Ringfort (Rath), Raheen, Co. Kilkenny
Co. Kilkenny |
Ringforts
Scattered across the Irish countryside in their thousands, ringforts are among the most common archaeological monuments on the island, yet individually they can be surprisingly easy to overlook.
The example at Raheen in County Kilkenny is one such site, sitting quietly in the landscape without the interpretive signage or visitor infrastructure that tends to accompany more celebrated monuments.
Ringforts, known in Irish as raths when constructed from earthen banks and ditches, were the typical enclosed farmsteads of early medieval Ireland, broadly dated to the period between the sixth and twelfth centuries. A family of some local standing would have lived within the circular enclosure, using the raised earthwork as a boundary marker, a means of managing livestock, and a modest form of defence. The place name Raheen is itself derived from the Irish word ráithín, meaning a small rath, which suggests the site was significant enough to leave its mark on the local topography long after the monument itself fell out of use. Kilkenny as a county is rich in such survivals, its farmland preserving earthworks that elsewhere have been lost to centuries of ploughing and development.

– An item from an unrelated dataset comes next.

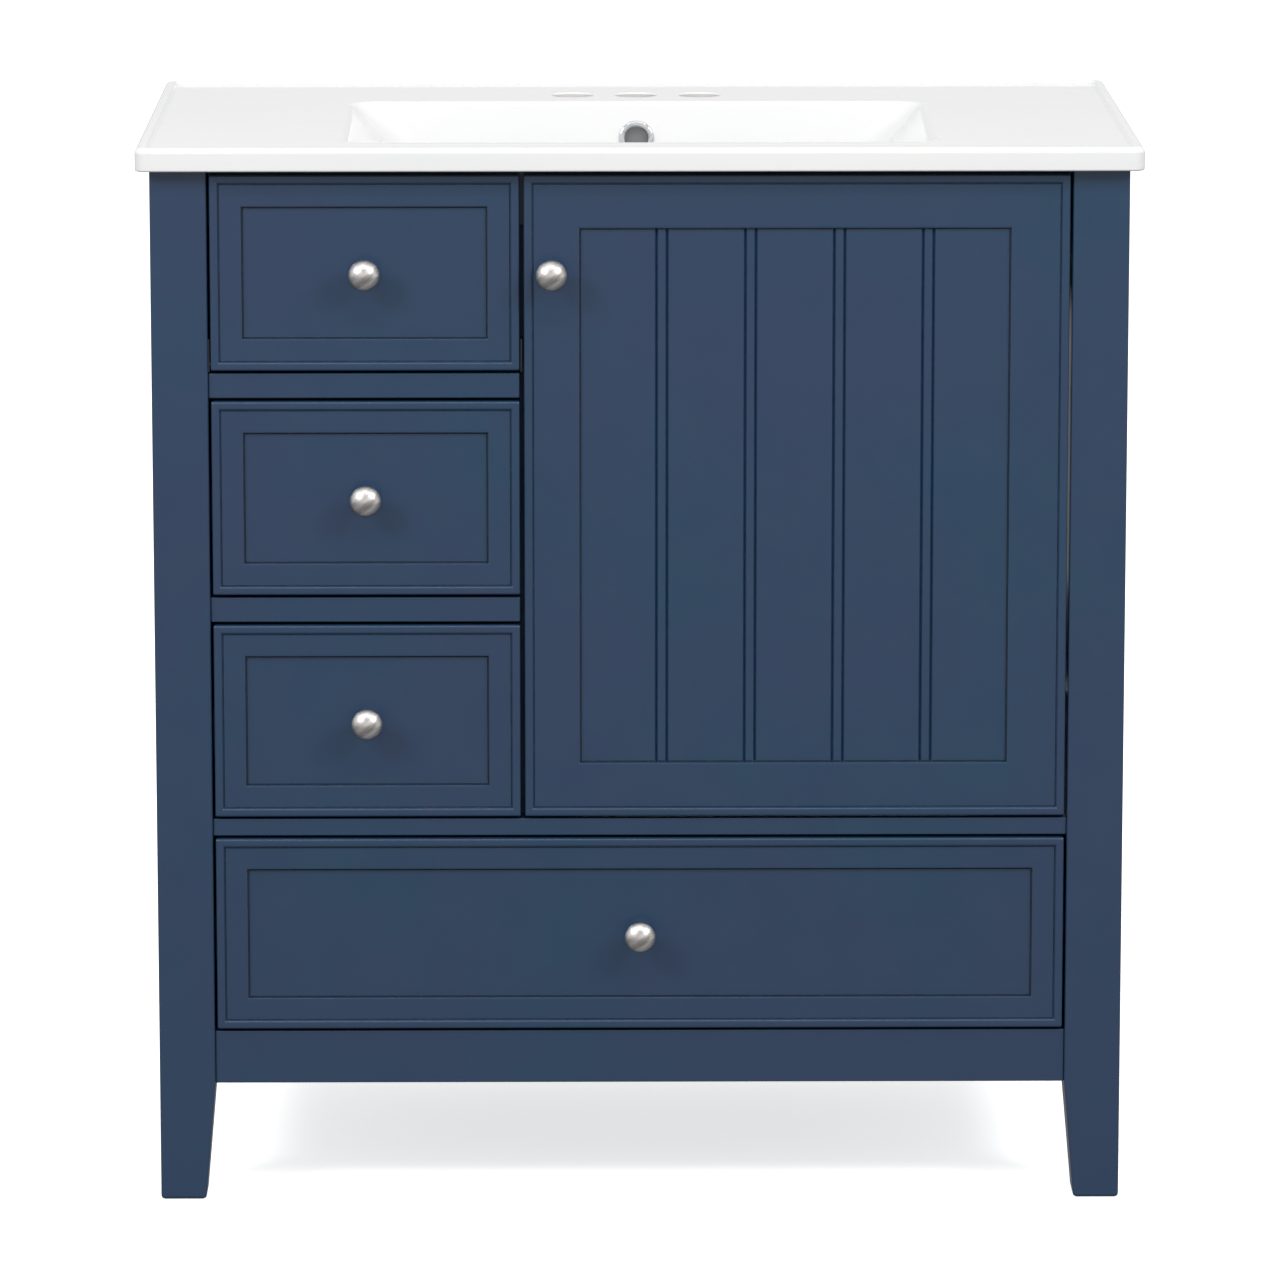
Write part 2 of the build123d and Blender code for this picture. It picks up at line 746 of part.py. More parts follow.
# the hinges' fixed halves: a plate on the batten and an arm that reaches into the cup
arm_outline = [  # how far in from the post's inner face, and back from its front face
    (27.5, 12),
    (19.5, 12),
    (13.5, 22),
    (arm_thickness, 26),
    (arm_thickness, 90),
    (13.5, 90),
    (13.5, 36),
    (21.5, 26),
    (27.5, 18),
]
with BuildPart() as hinge_arms:
    for z in hinge_heights:
        with BuildSketch(Plane.XY.offset(z - arm_height / 2)):
            with BuildLine():
                Polyline(*[(bay - inward, front_y + back) for inward, back in arm_outline], close=True)
            make_face()
        extrude(amount=arm_height)
        block(
            (bay - arm_thickness, post_back + arm_plate_margin, z - arm_plate_half),
            (bay, post_back + hinge_batten_width - arm_plate_margin, z + arm_plate_half),
        )
save(hinge_arms, "hinge_arms")

# pads on the divider's front edge that the door shuts against
bumper_heights = (small_front_bottom + bumper_inset, door_top - bumper_inset)
with BuildPart() as door_bumpers:
    with BuildSketch(facing_front(inside_y)):
        with Locations(*[(divider_right - bumper_edge, z) for z in bumper_heights]):
            Circle(bumper_radius)
    extrude(amount=inside_y - front_back_y - bumper_play)
save(door_bumpers, "door_bumpers")
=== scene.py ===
import json
import math

import bmesh
import bpy
from mathutils import Matrix, Vector


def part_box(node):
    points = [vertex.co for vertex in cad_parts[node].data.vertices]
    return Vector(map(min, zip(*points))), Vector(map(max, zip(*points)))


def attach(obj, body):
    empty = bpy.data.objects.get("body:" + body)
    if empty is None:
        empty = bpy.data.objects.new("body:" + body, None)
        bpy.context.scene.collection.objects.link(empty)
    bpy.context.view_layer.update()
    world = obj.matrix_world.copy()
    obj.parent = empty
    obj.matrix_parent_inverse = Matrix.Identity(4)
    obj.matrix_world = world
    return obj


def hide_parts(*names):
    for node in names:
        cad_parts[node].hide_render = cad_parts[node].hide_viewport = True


# Bathroom vanity cabinet. Metres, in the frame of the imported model: X across, +Y to the wall, +Z up.

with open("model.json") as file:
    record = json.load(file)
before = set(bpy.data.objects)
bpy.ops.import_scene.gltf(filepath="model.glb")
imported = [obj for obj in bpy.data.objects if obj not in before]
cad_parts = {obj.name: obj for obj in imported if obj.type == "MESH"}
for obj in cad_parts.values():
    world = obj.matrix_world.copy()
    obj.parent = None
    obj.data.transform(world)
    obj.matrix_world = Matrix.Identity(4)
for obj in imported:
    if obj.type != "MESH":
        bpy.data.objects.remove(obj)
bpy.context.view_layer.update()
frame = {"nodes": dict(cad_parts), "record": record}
record = frame["record"]
scene = bpy.context.scene

MM = 0.001

# ---- driving values ----
# the fronts' moulding, measured in from the edge and back from the foremost face
front_edge = 0.8 * MM  # rounding of a front's back edge
front_corner = 1.2 * MM  # rounding of a front's four corners, seen from the front
bead_width = 6.5 * MM
bead_height = 1.8 * MM
bead_shoulder = 1.6 * MM
quirk = 0.7 * MM  # depth of the fine groove inside the bead
line_width = 1.2 * MM  # the fine groove at the foot of a recess
line_depth = 1.4 * MM
drawer_frame = 24.0 * MM
panel_drop = 2.5 * MM
recess_edge = 0.5 * MM
least_corner = 0.3 * MM  # a moulding's corners are rounded at least this much
frame_margin = 2.0 * MM  # a ring this far out from a recess keeps the frame round it flat

# the door
panel_tongue = 4.0 * MM
plank_pitch = 67.3 * MM
plank_beads = 4
bead_half = 4.0 * MM
groove_half = 1.3 * MM
groove_depth = 2.2 * MM
groove_ease = 0.3 * MM  # how far a groove's eased edge reaches over a plank
bead_fall = 0.25 * MM  # how far a bead's sides fall from its crown
cup_radius = 17.5 * MM
cup_depth = 11.5 * MM
cup_flange_half = 28.0 * MM  # from a hinge cup's middle to the end of its flange

# posts and boards
foot_size = 35.0 * MM
post_corner = 2.0 * MM
foot_rounding = 3.0 * MM
board_corner = 1.0 * MM
board_ease = 0.5 * MM  # edge rounding of the boards that come over from the CAD
ply_wave = 1850.0  # radians to the metre, so two layers of the plywood take 3.4 mm

# ceramic top
deck_drop = 2.5 * MM  # from the rim down to the deck
rim_width = 10.0 * MM
rim_slope = 3.0 * MM  # the inner part of the rim's width, over which it falls to the deck
deck_margin = 4.0 * MM  # a ring this far in from the rim keeps the deck flat
slab_thickness = 18.0 * MM
slab_corner = 8.0 * MM
slab_inner_corner = 3.0 * MM
slab_rounding = 4.5 * MM
slab_underside_rounding = 1.5 * MM
basin_front_gap = 60.0 * MM  # from the top's front edge to the basin
basin_half_width = 226.5 * MM
basin_half_depth = 134.0 * MM
basin_drop = 126.5 * MM
shoulder_drop = 45.0 * MM
shoulder_half_width = 188.5 * MM
basin_floor_half_width = 166.5 * MM
wall_lean = 16.0 * MM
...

Beyond its place name and its classification as a rath, specific details about this particular site remain limited in the publicly available record. What can be said is that its survival, even in whatever condition it currently holds, places it in a long continuum of early medieval rural life in Leinster, when the landscape was divided not by county boundaries but by the territories of tuatha, the small kingdoms whose lords and farmers left these circular impressions in the ground as their most enduring legacy.